Um mundo dominado e confundido pelos efeitos da crise financeira na economia real está à espera do que se vai decidir no encontro que começa esta quinta-feira em Londres. A reunião do G20 é já entendida como palco para uma resposta dos principais governos: estarão todos a pensar na cooperação global ou cada um procura por si as soluções que mais se lhes adequam?

O presidente dos Estados Unidos, Barack Obama, respondeu às objecções do homólogo francês, Nicolas Sarkozy, e admitiu que o consenso não abrangerá todos os temas.

E onde está Portugal no meio destas negociações? É um frágil espectador que, segundo o economista Mira Amaral, deve também «estar a rezar a todos os santinhos» para que o encontro traga consigo soluções. Até porque, como avança o também presidente do banco BIC, «a capacidade do Governo português para salvar tudo e todos é uma perfeita fantasia».

Numa palestra sobre a crise financeira, que decorreu esta quarta-feira no Instituto Superior Técnico, em Lisboa, Mira Amaral explicou que os programas públicos anti-crise a nível mundial já valem 4 por cento do Produto Interno Bruto (PIB) global, mas a postura dos Estados Unidos face à União Europeia é claramente díspar nesta reacção.

«A Reserva Federal norte-americana cria moeda para financiar directamente empresas e consumidores. A Alemanha, que é o país mais forte da Zona Euro, não deixa que o Banco Central Europeu (BCE) faça o mesmo porque teme a escalada de inflação», reconheceu no mesmo encontro.

Resultado desta diferença de postura? Os EUA estão a gastar dinheiro, mesmo sob o risco do dólar perder demasiada credibilidade internacional.

«A Europa é mais lenta a reagir à crise, porque os EUA têm um governo a comunicar com um banco central. Nós temos o Banco Central Europeu mas não um só governo europeu, que sirva de interlocutor directo», diz Mira Amaral.

Os outros players

Por isso mesmo, neste G20, França e Alemanha preferem mais regulação financeira a mais pacotes económicos, enquanto Obama apela a consensos e novas ajudas.

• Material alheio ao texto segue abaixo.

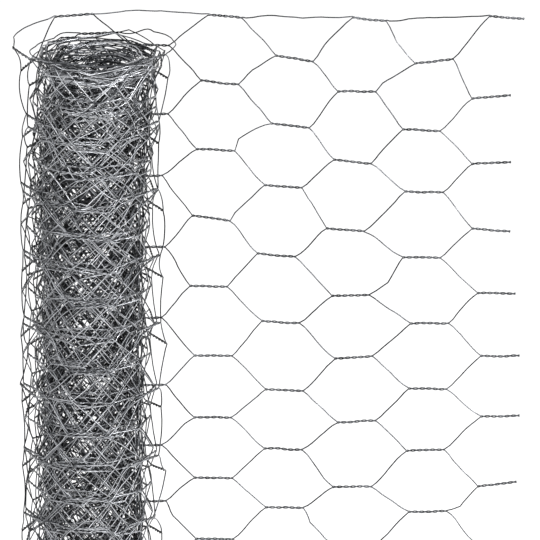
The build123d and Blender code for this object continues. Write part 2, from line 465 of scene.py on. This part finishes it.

No meio, há outros players que vão querer vincar o seu lugar: a China está a braços com uma quebra massiva de exportações e não quer perder o lugar de grande potência mundial; a Índia e o Brasil também; o Canadá quer perceber se deve continuar a seguir o modelo americano em muitas questões e em que ponto fica a debilitada indústria automóvel; a Rússia quer evitar o cenário de recessão cada vez mais iminente; a Arábia Saudita vai defender os interesses da OPEP e perceber ainda a real dimensão do recuo global do consumo do petróleo; e o Japão tenta minimizar o maior recuo económico desde a II Guerra Mundial.

Portugal, o país «submergente»

E Portugal? Para Mira Amaral, «há países desenvolvidos, emergentes e os países submergentes», onde o nosso se enquadra.

«Há 10 anos que já vivemos numa crise profunda. Quando esta crise acabar, Portugal vai continuar com ela», defende. Onde estão os problemas? Segundo o mesmo economista, no endividamento «público e externo elevadíssimos», no Estado «pesado e opressor», na sociedade «cada vez mais desequilibrada».

Um dos mais graves problemas passa pelo facto do país dever quase tanto quanto aquilo que vale: «Com uma dívida pública muito alta, não somos competitivos», defende Mira Amaral.

Sobre soluções para o país, o economista disse ainda, no âmbito do mesmo encontro, que se deve reduzir a carga fiscal às empresas de bens transaccionáveis, deixar obras grandes de lado, como o TGV, e apostar em outras que «criem emprego e oportunidades a nível local».

Mira Amaral defende também que a aposta em áreas como as energias renováveis ou as redes de nova geração são «vitais para a competitividade», mas volta a alertar para o outro problema: é preciso reduzir a despesa pública corrente primária para 30% do PIB.